The result, in this circuit and others, has been an unpredictable legal regime in which an individual’s right to privacy waxes and wanes based on the fortuity of the location in which an investigation is based and of each district court’s system for assigning miscellaneous criminal
duty to its judges.

This is based on a misunderstanding of the law, I think. A significant reason DOJ mostly hasn’t appealed the denials is not because of “standing”, but rather because of the final order doctrine. The law here is very sparse, but the sparse law tends to suggest that denial of ex ante applications are not appealable final orders. See, e.g., United States v. Savides, 658 F. Supp. 1399, 1404 (N.D. Ill. 1987) (“A probable cause determination on an application for a search warrant by a magistrate is not a final order.

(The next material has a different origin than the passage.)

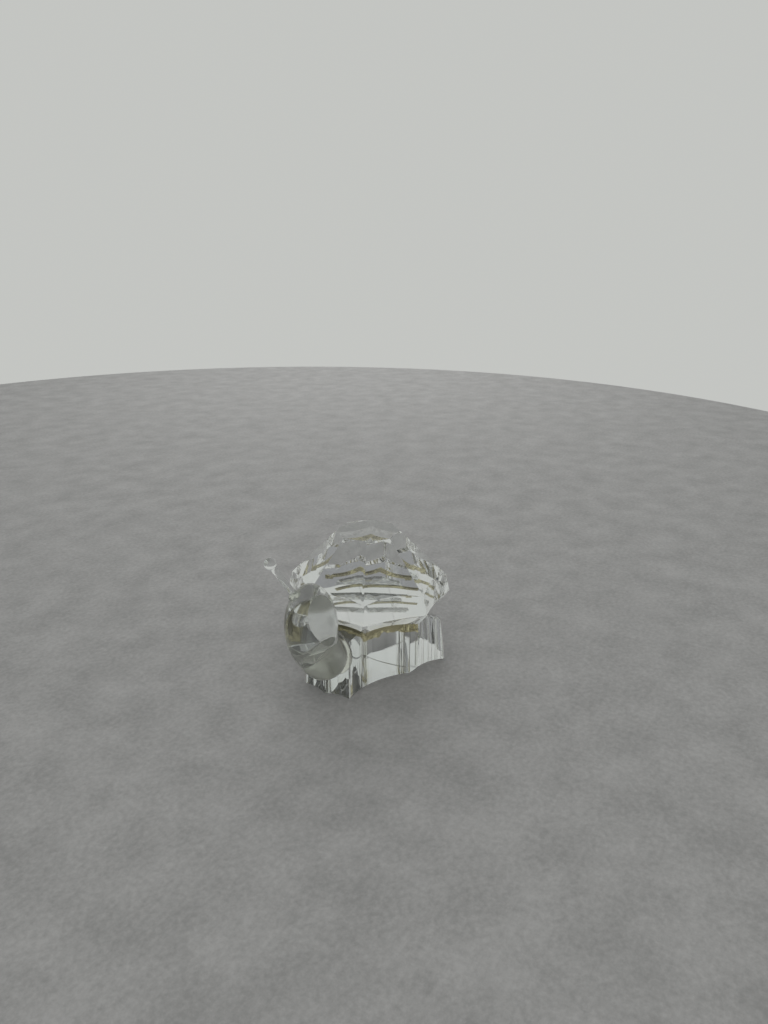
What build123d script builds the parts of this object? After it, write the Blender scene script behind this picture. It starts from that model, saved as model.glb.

Simply stated, the government has no right to appeal if it believes the magistrate erred in denying the warrant.“) (emphasis added), aff’d on other grounds sub. nom, United States v. Pace, 898 F.2d 1218, 1230 (7th Cir. 1990).

It’s true that DOJ did appeal such a denial in the Third Circuit despite Savides. But that doesn’t mean it’s lawful to do so, much less “unquestionably” lawful. The lawfulness of the appeal is uncertain: It just happens that no one challenged DOJ’s right to appeal in that case, so it was never briefed. More broadly, the problem here is not with DOJ, but with Congress. When it enacted the SCA, Congress didn’t think through how courts would have a chance to interpret the law and hand down decisions clarifying the law. That’s a problem of statutory design that Congress needs to fix, I think, not the fault of DOJ.